- WHAT TO DO
Keep to the lines between the one holding "for side, mirror" and the one holding "from mathutils import Matrix", inclusive, and write them out exactly.
START STORED DATA
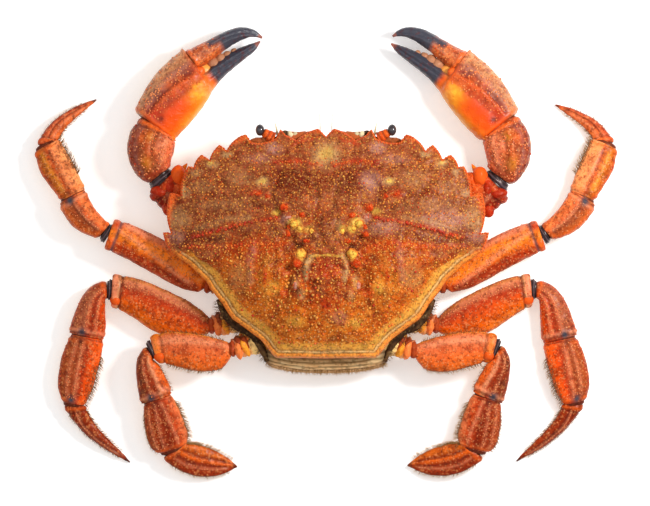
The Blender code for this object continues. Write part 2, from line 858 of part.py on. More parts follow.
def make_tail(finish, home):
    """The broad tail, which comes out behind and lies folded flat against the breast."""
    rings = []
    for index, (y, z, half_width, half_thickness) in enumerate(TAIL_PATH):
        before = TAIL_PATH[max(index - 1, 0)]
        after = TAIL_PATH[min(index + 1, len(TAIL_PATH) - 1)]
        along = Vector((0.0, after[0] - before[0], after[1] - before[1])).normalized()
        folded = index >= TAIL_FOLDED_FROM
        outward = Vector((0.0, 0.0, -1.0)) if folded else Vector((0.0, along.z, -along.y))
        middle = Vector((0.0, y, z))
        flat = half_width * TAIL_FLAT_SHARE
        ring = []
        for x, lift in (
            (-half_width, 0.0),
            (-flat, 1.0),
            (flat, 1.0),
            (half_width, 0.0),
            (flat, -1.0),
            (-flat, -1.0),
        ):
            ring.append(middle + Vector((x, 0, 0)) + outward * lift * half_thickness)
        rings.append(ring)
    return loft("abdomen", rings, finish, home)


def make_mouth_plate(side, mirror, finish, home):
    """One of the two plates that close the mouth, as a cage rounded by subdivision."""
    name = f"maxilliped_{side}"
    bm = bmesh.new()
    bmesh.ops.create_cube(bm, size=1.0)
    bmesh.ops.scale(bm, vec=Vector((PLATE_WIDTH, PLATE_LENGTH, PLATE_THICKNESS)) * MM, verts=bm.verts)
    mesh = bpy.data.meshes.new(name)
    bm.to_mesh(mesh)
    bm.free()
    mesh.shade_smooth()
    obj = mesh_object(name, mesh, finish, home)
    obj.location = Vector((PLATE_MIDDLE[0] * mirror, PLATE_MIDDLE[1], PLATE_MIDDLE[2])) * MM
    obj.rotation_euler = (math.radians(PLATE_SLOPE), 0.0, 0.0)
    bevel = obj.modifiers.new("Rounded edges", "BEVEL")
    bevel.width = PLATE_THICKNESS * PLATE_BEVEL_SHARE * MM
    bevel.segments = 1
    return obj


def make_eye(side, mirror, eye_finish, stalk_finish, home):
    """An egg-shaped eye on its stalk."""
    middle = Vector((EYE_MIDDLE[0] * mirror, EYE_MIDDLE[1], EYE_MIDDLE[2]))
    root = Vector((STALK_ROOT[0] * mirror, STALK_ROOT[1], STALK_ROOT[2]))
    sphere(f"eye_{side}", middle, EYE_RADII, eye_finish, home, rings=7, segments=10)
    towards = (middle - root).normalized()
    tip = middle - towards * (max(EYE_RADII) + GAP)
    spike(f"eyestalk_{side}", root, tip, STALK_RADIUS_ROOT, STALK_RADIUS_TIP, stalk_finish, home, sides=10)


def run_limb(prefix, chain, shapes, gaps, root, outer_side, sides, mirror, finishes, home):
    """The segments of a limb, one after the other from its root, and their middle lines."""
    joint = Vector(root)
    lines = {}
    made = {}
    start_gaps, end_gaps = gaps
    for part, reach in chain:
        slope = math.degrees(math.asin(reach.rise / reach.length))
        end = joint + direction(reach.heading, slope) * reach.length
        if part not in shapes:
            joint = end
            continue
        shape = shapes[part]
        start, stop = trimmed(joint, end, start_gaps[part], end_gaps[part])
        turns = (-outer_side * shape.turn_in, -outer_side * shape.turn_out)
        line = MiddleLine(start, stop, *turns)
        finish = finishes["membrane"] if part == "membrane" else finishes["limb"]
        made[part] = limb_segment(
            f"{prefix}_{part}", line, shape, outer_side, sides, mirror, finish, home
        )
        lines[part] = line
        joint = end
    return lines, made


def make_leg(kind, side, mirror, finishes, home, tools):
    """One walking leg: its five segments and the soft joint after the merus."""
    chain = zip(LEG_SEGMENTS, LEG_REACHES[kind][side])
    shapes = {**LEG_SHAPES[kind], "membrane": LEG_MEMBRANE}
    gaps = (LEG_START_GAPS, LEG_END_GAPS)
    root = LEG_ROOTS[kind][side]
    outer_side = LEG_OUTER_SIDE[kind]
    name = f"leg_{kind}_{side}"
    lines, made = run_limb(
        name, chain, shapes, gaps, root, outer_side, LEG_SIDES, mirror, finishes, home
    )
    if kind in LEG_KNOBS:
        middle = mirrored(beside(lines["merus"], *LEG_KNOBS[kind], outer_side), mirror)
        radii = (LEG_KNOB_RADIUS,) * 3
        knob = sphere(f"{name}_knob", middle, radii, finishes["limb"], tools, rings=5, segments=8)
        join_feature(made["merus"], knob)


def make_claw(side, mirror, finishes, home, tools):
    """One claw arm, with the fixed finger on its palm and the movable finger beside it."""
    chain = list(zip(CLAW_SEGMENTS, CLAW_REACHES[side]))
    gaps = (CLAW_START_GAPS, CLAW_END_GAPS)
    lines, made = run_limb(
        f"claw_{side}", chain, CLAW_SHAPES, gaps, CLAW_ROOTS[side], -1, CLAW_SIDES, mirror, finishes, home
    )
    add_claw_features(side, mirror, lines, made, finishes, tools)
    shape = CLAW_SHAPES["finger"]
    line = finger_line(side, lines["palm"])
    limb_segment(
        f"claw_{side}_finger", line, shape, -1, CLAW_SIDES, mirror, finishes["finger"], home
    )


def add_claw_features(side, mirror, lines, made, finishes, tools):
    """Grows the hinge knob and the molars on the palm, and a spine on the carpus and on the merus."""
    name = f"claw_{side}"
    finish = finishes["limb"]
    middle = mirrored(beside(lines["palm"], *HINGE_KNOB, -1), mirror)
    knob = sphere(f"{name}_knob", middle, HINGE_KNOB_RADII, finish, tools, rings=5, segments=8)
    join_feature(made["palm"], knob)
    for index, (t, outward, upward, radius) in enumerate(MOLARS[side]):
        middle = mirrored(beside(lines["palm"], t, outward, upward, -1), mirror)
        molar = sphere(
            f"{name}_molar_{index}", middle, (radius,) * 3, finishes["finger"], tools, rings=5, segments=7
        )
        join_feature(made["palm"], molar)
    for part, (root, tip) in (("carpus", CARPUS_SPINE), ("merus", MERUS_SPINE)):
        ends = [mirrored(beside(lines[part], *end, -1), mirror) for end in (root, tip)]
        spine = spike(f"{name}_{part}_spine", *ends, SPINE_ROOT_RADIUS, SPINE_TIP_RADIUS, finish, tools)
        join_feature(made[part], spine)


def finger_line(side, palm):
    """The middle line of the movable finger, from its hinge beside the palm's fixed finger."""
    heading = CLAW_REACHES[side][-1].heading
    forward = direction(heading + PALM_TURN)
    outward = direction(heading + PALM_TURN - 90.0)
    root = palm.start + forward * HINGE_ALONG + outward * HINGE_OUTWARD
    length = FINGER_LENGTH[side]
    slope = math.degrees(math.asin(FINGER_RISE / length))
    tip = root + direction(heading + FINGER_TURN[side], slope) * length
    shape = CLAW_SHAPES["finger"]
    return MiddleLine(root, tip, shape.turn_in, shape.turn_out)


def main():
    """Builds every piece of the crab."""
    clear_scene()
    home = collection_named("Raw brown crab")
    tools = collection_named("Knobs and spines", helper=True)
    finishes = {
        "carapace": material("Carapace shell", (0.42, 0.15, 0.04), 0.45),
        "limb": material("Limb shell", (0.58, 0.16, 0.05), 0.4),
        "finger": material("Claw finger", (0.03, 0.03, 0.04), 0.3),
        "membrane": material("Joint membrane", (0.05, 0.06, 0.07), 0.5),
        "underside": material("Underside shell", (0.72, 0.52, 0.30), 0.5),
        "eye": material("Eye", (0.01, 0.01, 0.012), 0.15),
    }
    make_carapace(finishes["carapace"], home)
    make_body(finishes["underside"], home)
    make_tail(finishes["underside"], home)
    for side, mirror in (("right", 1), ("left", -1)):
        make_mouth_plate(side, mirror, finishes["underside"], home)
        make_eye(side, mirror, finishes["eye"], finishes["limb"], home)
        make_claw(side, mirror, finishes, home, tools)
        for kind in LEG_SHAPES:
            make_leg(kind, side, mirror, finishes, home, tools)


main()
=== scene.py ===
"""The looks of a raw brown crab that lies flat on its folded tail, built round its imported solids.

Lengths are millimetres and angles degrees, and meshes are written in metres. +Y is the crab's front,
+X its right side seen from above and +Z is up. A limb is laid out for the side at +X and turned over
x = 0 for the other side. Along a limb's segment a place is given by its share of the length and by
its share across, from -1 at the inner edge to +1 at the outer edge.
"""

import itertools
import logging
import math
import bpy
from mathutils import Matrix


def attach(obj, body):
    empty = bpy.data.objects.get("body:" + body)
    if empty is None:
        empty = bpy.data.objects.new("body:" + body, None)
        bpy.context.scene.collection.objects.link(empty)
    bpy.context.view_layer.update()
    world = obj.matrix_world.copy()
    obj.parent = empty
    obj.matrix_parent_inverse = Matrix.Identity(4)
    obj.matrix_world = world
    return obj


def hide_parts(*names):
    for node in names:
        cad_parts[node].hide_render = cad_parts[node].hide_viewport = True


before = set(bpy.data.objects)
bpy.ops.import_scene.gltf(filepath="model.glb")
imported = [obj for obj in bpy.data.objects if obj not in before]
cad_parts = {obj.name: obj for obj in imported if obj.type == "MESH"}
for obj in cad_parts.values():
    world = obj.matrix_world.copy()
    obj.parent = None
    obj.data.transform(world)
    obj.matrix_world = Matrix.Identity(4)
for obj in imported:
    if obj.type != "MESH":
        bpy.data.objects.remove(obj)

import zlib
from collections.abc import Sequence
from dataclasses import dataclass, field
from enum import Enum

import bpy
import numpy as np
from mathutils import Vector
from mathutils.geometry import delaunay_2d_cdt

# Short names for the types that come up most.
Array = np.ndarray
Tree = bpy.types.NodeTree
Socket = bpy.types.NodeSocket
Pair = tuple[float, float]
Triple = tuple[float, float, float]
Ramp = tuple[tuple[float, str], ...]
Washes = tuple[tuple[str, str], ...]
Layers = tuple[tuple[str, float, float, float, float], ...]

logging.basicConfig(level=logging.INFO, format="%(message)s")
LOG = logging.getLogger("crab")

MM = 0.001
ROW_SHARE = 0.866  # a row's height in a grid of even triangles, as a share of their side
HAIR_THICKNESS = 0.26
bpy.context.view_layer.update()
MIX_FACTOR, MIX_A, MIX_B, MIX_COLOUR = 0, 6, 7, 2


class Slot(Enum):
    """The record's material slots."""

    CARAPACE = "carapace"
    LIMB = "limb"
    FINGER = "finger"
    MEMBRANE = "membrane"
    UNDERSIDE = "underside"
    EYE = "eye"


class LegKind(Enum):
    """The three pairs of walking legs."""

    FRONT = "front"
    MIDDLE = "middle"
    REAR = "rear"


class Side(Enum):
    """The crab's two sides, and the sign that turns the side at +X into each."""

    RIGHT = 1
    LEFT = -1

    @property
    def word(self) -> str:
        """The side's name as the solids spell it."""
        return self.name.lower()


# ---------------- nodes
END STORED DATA
- RESPONSE BELOW
    for side, mirror in (("right", 1), ("left", -1)):
        make_mouth_plate(side, mirror, finishes["underside"], home)
        make_eye(side, mirror, finishes["eye"], finishes["limb"], home)
        make_claw(side, mirror, finishes, home, tools)
        for kind in LEG_SHAPES:
            make_leg(kind, side, mirror, finishes, home, tools)


main()
=== scene.py ===
"""The looks of a raw brown crab that lies flat on its folded tail, built round its imported solids.

Lengths are millimetres and angles degrees, and meshes are written in metres. +Y is the crab's front,
+X its right side seen from above and +Z is up. A limb is laid out for the side at +X and turned over
x = 0 for the other side. Along a limb's segment a place is given by its share of the length and by
its share across, from -1 at the inner edge to +1 at the outer edge.
"""

import itertools
import logging
import math
import bpy
from mathutils import Matrix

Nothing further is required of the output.